Instruction. Only the lines from the one containing "left_rail();" down to the one containing "bpy.context.scene.collection.objects.link(empty)", inclusive, are to be quoted exactly.

Stored data.
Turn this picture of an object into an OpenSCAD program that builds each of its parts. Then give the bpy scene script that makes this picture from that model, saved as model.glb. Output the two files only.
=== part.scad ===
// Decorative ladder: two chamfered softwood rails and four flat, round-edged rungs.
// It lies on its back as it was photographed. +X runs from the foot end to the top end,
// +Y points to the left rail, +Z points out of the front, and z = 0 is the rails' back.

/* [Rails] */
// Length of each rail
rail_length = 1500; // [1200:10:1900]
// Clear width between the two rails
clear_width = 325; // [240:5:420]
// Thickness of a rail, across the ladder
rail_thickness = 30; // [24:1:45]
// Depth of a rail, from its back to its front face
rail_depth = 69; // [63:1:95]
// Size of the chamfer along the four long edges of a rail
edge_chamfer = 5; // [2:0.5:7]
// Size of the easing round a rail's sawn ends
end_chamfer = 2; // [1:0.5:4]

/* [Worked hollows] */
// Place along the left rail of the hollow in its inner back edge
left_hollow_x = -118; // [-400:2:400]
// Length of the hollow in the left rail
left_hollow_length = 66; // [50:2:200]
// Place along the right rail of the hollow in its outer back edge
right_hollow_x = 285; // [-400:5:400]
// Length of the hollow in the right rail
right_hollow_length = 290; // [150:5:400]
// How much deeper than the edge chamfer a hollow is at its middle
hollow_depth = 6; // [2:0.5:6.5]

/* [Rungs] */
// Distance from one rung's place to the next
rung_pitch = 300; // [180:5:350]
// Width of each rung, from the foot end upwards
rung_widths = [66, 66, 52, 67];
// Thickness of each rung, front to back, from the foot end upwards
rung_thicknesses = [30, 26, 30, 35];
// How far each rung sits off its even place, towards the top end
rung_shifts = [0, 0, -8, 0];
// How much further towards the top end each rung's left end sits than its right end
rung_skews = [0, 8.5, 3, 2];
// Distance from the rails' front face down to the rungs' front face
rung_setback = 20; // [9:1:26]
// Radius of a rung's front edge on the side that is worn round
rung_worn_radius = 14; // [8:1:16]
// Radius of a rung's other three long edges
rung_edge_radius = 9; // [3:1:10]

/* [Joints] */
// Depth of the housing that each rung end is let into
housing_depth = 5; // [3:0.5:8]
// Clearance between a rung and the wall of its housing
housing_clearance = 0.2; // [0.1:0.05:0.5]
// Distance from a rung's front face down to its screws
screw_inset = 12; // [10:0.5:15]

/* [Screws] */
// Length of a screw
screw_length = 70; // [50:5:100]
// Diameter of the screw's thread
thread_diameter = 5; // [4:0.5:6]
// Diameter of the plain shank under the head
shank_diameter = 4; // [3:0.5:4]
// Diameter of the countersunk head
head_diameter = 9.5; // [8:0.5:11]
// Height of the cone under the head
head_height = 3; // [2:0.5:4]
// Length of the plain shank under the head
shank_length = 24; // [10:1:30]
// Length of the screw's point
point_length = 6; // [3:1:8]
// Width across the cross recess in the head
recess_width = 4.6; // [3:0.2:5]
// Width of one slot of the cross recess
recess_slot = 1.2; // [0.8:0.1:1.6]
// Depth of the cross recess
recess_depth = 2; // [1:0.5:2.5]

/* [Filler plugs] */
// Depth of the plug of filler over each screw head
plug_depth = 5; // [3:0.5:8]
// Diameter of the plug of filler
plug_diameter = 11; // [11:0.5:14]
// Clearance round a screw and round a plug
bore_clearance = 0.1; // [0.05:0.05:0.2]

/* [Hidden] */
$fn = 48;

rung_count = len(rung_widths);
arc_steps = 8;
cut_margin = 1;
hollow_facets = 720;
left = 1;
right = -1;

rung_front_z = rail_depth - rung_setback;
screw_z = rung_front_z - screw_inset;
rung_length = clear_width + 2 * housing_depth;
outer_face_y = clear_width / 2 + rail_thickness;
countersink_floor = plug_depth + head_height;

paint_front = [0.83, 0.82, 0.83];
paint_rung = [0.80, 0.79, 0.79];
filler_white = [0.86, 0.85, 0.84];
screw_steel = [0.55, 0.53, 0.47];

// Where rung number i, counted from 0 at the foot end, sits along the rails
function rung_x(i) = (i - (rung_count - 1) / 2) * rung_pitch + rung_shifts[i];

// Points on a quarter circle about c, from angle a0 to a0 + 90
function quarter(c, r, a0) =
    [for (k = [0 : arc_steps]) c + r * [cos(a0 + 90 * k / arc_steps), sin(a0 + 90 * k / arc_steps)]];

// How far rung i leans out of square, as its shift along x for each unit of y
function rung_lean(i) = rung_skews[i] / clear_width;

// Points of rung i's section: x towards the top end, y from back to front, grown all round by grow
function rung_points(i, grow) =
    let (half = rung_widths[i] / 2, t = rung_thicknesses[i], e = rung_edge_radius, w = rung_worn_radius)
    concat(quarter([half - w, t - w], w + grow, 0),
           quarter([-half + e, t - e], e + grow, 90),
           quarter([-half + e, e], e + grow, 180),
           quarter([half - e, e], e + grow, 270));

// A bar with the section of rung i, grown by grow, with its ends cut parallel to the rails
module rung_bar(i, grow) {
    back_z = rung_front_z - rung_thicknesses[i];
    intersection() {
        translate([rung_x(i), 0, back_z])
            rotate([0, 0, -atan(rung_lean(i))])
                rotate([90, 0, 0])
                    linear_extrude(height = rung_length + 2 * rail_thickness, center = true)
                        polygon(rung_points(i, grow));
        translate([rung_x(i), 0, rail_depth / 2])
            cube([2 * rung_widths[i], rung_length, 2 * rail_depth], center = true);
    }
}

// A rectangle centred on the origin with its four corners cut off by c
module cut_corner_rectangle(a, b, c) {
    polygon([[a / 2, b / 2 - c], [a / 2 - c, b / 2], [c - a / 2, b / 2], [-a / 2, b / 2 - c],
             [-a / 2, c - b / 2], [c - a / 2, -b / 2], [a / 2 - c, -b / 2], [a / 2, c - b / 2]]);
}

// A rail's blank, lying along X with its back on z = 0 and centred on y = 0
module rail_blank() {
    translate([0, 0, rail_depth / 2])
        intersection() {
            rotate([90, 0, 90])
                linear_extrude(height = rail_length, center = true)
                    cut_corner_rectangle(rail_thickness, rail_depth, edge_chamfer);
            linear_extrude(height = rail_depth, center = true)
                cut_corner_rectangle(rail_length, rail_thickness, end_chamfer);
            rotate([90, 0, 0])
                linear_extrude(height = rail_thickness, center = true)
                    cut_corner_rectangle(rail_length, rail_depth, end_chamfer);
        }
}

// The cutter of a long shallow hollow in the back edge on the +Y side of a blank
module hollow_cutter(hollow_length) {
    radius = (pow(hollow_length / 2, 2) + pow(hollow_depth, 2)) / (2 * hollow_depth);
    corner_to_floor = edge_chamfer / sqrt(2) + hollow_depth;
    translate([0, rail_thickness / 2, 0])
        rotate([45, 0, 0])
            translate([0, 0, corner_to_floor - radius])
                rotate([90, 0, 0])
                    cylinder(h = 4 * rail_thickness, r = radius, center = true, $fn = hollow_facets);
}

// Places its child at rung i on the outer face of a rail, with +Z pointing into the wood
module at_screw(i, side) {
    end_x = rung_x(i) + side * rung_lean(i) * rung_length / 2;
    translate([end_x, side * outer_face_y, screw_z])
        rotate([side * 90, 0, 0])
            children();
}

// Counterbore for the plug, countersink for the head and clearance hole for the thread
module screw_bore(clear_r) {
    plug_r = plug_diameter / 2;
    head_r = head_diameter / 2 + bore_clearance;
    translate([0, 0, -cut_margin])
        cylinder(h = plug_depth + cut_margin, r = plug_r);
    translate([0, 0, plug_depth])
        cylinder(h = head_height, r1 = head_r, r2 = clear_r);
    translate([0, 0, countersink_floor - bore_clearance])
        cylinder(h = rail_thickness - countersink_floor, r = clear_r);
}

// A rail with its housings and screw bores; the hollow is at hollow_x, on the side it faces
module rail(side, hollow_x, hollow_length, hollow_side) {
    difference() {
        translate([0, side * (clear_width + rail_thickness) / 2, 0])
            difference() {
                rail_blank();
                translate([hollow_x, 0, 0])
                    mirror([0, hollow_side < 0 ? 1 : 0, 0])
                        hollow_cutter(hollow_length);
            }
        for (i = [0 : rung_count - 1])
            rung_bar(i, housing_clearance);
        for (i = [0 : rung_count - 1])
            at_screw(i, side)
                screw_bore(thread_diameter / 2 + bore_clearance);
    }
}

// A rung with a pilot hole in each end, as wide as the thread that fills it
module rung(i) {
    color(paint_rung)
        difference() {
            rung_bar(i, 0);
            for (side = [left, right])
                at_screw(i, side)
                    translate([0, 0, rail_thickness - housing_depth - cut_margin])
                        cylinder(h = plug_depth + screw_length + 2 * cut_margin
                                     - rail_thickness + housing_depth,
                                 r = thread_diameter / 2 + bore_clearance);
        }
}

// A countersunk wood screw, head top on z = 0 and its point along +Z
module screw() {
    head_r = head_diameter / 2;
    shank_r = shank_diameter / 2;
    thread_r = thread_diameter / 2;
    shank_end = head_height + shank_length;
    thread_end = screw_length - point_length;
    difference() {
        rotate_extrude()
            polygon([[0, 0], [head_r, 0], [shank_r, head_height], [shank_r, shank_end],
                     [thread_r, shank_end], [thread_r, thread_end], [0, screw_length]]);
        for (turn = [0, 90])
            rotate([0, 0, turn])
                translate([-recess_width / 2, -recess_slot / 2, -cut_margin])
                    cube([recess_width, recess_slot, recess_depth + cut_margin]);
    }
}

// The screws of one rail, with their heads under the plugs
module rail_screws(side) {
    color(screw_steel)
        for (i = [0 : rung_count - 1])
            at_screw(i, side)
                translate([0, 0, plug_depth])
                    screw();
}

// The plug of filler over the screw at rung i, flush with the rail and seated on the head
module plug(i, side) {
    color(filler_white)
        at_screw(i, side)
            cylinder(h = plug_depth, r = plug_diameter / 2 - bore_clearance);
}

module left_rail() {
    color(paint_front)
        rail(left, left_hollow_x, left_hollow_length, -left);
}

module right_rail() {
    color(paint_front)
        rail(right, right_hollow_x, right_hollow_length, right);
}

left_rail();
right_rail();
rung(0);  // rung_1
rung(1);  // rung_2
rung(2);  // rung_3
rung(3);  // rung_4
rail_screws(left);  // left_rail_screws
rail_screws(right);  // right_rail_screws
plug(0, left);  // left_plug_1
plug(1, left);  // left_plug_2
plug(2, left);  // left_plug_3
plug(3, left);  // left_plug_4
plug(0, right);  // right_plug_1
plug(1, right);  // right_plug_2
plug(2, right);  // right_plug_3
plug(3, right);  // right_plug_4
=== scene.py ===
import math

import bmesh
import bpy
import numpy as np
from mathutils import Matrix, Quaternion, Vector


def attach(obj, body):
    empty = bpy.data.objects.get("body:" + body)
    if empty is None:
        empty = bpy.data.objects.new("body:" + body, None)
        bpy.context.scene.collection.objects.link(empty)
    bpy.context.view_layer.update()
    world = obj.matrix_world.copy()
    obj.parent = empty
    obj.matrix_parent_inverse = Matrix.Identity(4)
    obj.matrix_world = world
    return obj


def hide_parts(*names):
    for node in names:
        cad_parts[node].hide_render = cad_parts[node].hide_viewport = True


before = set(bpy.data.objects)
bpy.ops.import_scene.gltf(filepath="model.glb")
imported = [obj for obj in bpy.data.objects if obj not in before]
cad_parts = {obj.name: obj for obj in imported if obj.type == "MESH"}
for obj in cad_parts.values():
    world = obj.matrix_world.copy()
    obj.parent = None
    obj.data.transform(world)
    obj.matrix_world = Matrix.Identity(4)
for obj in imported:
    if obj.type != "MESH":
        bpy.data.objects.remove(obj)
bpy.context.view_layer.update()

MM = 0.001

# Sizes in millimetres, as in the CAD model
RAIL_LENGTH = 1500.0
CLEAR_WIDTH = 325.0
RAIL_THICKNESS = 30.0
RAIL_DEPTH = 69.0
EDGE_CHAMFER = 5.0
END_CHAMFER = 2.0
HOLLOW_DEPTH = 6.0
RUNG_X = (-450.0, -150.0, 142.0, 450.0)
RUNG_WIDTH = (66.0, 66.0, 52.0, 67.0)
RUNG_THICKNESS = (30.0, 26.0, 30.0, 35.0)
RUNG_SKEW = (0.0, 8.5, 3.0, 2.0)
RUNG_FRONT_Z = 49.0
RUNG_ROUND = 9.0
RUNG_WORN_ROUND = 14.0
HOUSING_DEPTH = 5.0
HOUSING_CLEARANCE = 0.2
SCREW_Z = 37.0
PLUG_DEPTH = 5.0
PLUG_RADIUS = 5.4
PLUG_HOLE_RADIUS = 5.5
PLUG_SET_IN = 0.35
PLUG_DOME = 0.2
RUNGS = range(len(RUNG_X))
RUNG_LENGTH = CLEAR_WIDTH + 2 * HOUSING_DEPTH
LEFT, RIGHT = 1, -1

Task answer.
left_rail();
right_rail();
rung(0);  // rung_1
rung(1);  // rung_2
rung(2);  // rung_3
rung(3);  // rung_4
rail_screws(left);  // left_rail_screws
rail_screws(right);  // right_rail_screws
plug(0, left);  // left_plug_1
plug(1, left);  // left_plug_2
plug(2, left);  // left_plug_3
plug(3, left);  // left_plug_4
plug(0, right);  // right_plug_1
plug(1, right);  // right_plug_2
plug(2, right);  // right_plug_3
plug(3, right);  // right_plug_4
=== scene.py ===
import math

import bmesh
import bpy
import numpy as np
from mathutils import Matrix, Quaternion, Vector


def attach(obj, body):
    empty = bpy.data.objects.get("body:" + body)
    if empty is None:
        empty = bpy.data.objects.new("body:" + body, None)
        bpy.context.scene.collection.objects.link(empty)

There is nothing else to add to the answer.